Appellant Glenn Arthur McClintic, Jr. appeals from an order of the district court 1 vacating one count of his conviction for receipt of stolen goods and amending his sentence accordingly. We affirm.
McClintic was convicted by a jury on five of six counts of an indictment on January 15,1977. The trial court sentenced McClintic on February 8, 1977, in part as follows:
The defendant is hereby committed to the custody of the Attorney General or his authorized representative for imprisonment for a period of five (5) years on Count I and ten (10) years on Count II. Sentence on Count II to run concurrently with sentence on Count I. IT IS ADJUDGED that defendant is sentenced to imprisonment for ten (10) years on Count III. Sentence on Count III to run consecutively to sentences on Counts I and II. IT IS FURTHER ADJUDGED that the defendant is sentenced to imprisonment for a term of ten (10) years on Count IV and ten (10) years on Count V. Sentences on Counts IV and V to run concurrently with sentences on Counts I, II and III.
McClintic’s conviction was affirmed on January 13, 1978, on appeal. United States v. McClintic, 570 F.2d 685 (8th Cir. 1978).
On November 7, 1978, McClintic filed a motion attacking sentence and for correc*828tion of sentence under 28 U.S.C. § 2255 or, in the alternative, under Rule 35.2 Counts II and III of the indictment had alleged nearly identical violations of 18 U.S.C. § 2315, occurring at the same time and place and differing only in the specific items of stolen property received. McClintic contended that the violations set forth in Counts II and III constituted only one receipt of stolen property and, therefore, that the government had exceeded the allowable unit of prosecution for that offense.
The trial court, in its order dated February 27,1979, found that the permissible unit of prosecution had been exceeded and vacated Count II and amended McClintic’s sentence as follows:
The defendant is hereby committed to the custody of the Attorney General or his authorized representative for a period of five (5) years on Count I. IT IS ADJUDGED that defendant is sentenced to imprisonment for ten (10) years on Count III. Said sentence on Count III to run consecutively to the sentence on Count I. IT IS FURTHER ADJUDGED that defendant is sentenced to imprisonment for a term of ten (10) years on Count IV and ten (10) years on Count V. Sentence on Counts IV and V to run concurrently with sentence on Counts I and III.

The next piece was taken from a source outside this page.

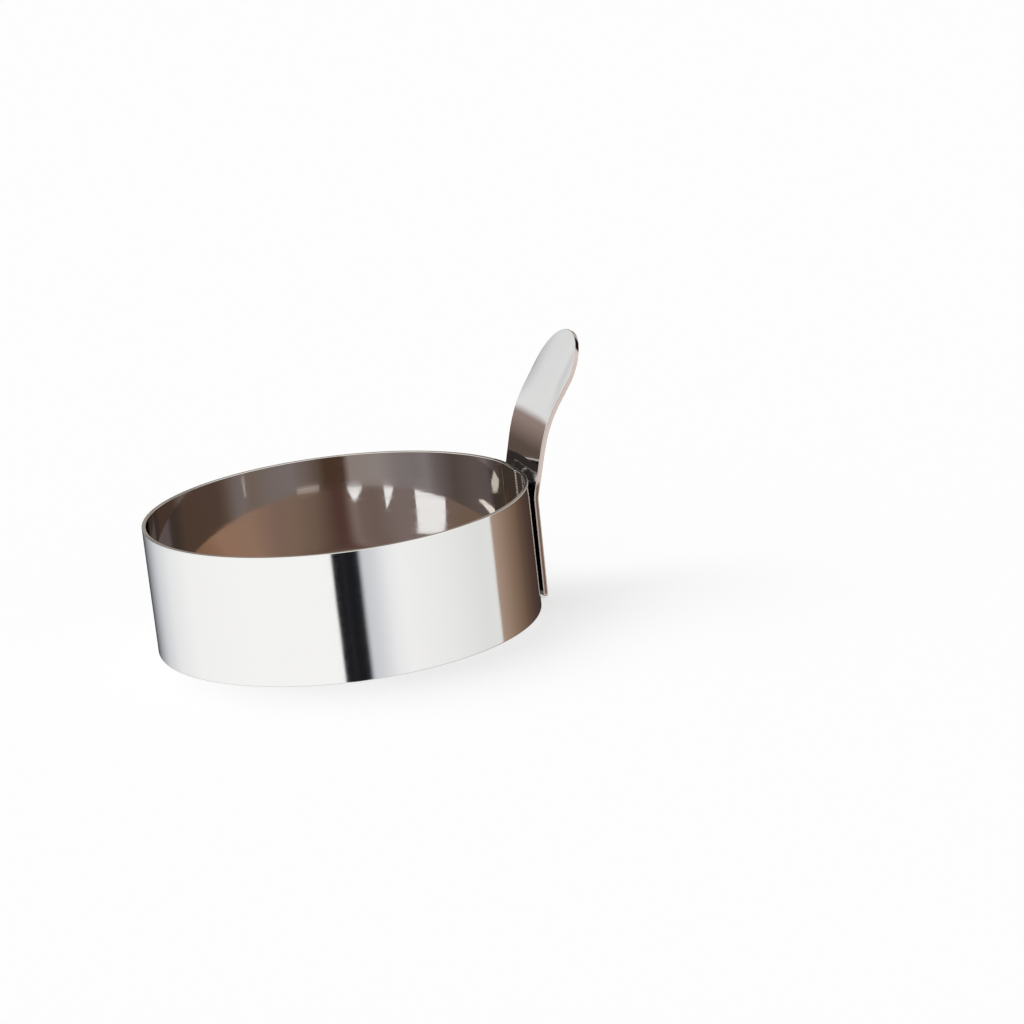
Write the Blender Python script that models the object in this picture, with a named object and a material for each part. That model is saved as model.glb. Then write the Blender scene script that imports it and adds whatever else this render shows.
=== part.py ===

As a result, McClintic’s sentence was reduced from a total of twenty years to a total of fifteen years. McClintic has appealed the order of February 27, 1979, on the ground that it is improper because he was not present at a resentencing as required by Rulé 43 of the Federal Rules of Criminal Procedure.
We reject McClintic’s argument. Rule 43 requires the presence of the defendant where the sentence is made more onerous, Mayfield v. United States, 504 F.2d 888 (10th Cir. 1974); Caille v. United States, 487 F.2d 614 (5th Cir. 1973), or where the entire sentence is set aside and the cause remanded for resentencing, Williamson v. United States, 265 F.2d 236 (5th Cir. 1959).3 Neither of those conditions fits the situation here. Rule 43 states: “. . . (c) Presence Not Required. A defendant need not be present in the following situations: . (4) At a reduction of sentence under Rule 35. . . .”
Here, McClintic’s sentence was reduced from twenty years to fifteen years by the vacation of Count II. McClintic himself concedes that a court can vacate a particular count of an indictment without the defendant’s presence. See United States v. Lodwick, 410 F.2d 1202 (8th Cir.), cert. denied, 396 U.S. 841, 90 S.Ct. 105, 24 L.Ed.2d 92 (1969). Therefore, McClintic’s presence *829was not required for the reduction of his sentence.
McClintic also urges that a remand for resentencing is required because the original order as well as the amended order are vague, ambiguous and uncertain in regard to Counts IV and V. Sentences must “reveal with fair certainty the intent of the court . . . .” Aga v. United States, 312 F.2d 637, 639 (8th Cir. 1963), citing United States v. Daugherty, 269 U.S. 360, 46 S.Ct. 156, 70 L.Ed. 309 (1926). There is no doubt here, however, that the reduced sentence revealed the intent of the sentencing judge, because the same judge wrote both orders. Further, as the trial court pointed out in its order of February 27,1979, denying MeClintic’s claim of ambiguity and vagueness on those counts, the presumption is that these sentences would run concurrently. Schultz v. United States, 384 F.2d 374 (5th Cir. 1967). The reduced sentence is both actually and presumptively clear and definite.
The sentence as imposed by the trial court on February 27, 1979, was correct and not vague and ambiguous; and the presence of McClintic was not required for its proper entry and execution. The order entered on February 27, 1979, is hereby affirmed.